Ahead of his participation on the panel discussion on how to get serious with business transformation and automate at scale at PEX Live: Intelligent Automation and RPA 2021, PEX Network caught up with Rajesh Rao, head of intelligent automation at global telecoms organization Nokia.

He discusses the greatest lesson his extensive career has taught him, shares an example of intelligent automation success at Nokia and offers advice for PEX practitioners looking to embark on their own automation journey.

PEX Network: Can you tell us about your career journey so far and the greatest lesson your career has taught you?

Rajesh Rao: I am fortunate to be in the midst of a fast-paced and rewarding career, building a portfolio that includes management, leadership and board positions in most functional areas. I bring strategic and operational expertise in technology and process-led digital transformations, automation, outsourcing and emerging technologies.

Currently, I lead the intelligent process automation group at Nokia. I am responsible for implementing emerging digital technologies enterprise-wide to deliver significant automation benefits.

In the context of process automation, one of the key lessons that I have learned is the importance of fully contextualizing the best practices available within or outside an organization to a problem. The devil is really in the details with this translation exercise for any successful and sustainable cross-pollination of best practices.

PEX Network: Could you walk us through a particular success story at Nokia involving intelligent automation and how this benefitted customers?

RR: By combining multiple practices such as business process management, robotic process automation, natural language processing and intelligent data extraction, we have fully automated the processing of customer purchase orders (POs). We are on an onboarding journey for all Nokia customers in more than 125 countries and POs in more than 100 languages.

The automated process, other than yielding superb asset turnover gains and cost efficiencies, reduces the PO processing turnaround time to a fraction of what it was previously and accelerates fulfilment to our customers.

PEX Network: Do you have any advice for organizations looking to leverage automation technologies?

RR: For any organization to succeed in their automation journey, it is important to approach it holistically. It needs to be as much a top-down initiative as a bottom-up one. Making automation a strategic priority and aligning it with the overall business strategy is pivotal to success in any organization by making it a key priority and giving it the requisite top management attention.

Similarly, development of internal capabilities and addressing employee skill gaps through training or acquiring skilled resources externally is key. Mixing ‘hard’ technical training for employees directly involved in automation execution with more ‘big picture’, less technical content but heavy on business context sessions across the enterprise ensures maximum interest and support for automation efforts.

PEX Network: What are your top tips for businesses looking to begin automating at scale?

RR: I am assuming that the organization has a healthy funnel for automation opportunities, an automation demand side that has target areas and a specific use-case deployment roadmap aligned with overall automation strategy and business priorities. There are many ways to structure successful and scalable automation programs.

Firstly, a cross-functional virtual team encompassing business, transformation, digital and IT focused on collaboration for demand management, execution alignment and coordination and benefit realization. A multi-layered governance setup that includes steering from top management will also help here.

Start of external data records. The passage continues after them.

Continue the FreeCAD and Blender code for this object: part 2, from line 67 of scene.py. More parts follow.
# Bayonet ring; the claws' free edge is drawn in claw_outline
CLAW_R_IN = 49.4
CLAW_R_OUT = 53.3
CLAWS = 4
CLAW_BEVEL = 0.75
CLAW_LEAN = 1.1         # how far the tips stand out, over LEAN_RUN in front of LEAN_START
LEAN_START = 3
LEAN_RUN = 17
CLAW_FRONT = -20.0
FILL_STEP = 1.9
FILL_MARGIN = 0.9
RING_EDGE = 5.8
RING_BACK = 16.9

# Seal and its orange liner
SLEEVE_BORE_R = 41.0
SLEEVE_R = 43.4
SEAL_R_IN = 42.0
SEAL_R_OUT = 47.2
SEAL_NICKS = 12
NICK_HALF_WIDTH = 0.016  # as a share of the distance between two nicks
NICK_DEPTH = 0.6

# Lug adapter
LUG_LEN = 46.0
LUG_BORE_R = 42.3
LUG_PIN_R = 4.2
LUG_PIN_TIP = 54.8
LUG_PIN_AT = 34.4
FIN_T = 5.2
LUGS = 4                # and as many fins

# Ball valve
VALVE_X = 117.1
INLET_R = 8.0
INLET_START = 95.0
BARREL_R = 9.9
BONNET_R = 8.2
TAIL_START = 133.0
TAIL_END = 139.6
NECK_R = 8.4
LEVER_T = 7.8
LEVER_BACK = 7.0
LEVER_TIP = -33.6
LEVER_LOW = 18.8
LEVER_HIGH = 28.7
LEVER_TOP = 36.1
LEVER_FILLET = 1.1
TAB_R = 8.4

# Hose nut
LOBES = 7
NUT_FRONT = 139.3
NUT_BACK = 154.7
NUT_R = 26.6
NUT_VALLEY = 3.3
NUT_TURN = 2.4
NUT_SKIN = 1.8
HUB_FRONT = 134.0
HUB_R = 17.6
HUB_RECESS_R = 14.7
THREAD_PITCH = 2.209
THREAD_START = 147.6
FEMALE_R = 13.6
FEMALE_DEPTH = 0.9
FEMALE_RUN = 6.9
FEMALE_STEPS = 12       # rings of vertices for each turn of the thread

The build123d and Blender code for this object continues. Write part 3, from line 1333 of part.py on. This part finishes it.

Secondly, implement a factory-like model for delivering the automation with process-driven, high competency developers, architects and project managers, with KPIs that promote low cost, high quality and timely deliveries.

Thirdly, have a core lab-like setup that acts as the automation technology custodian and continuously evaluates emerging technologies, conducts proof of concept evaluations and pilots and works closely with various enterprise architect groups to assess compatibility with the organization’s technology landscape and future roadmaps. This setup should work with infrastructure teams to determine the right-fit deployment architectures, lay the groundwork in terms of onboarding of the selected technologies into the factory and support it in skills and competency development.

Lastly, institute a strong workforce transition mechanism for re-skilling, redeployment or outplacement of employees whose roles are partly or fully made redundant as a by-product of automation deployments. You need demonstrate that you truly care via human-centered policies and processes, or else you will lose the trust of the employee base resulting in lower employee engagement and flight of employees you want to retain.

PEX Network: How do you see intelligent automation technologies developing in the next few years?

RR: In the next few years, we will see further convergence of various emerging technologies to enable much more complex automation and improved consequent benefits to organizations.

5G and 6G-enabled internet of things devices combined with edge computing and artificial intelligence (AI) technologies like TinyML will create automation ecosystems, not only for individual organizations but simultaneously leveraged by collaborative and competitive companies to drive ever higher efficiencies and change the way companies present to and serve customers.

Another close area to watch will be how quantum computing develops and becomes available for practical industrial applications. Quantum computing ‘hyperscalers’ are likely to emerge, just as cloud computing did, providing organizations computing environments to automate processes that are presently extremely costly and technically challenging to automate.

These technologies will fundamentally change the nature of how companies in certain industries operate – now is the time for companies to examine the business they are in and start pivoting. It is incumbent upon companies to understand these disruptive and fundamental changes in technology and prepare themselves by creating a future-forward business strategy and aligning their organizations and finances to their strategy.

Organizations that are prepared to onboard these technologies and manage to do so successfully will create a source of unassailable short to mid-range differentiation.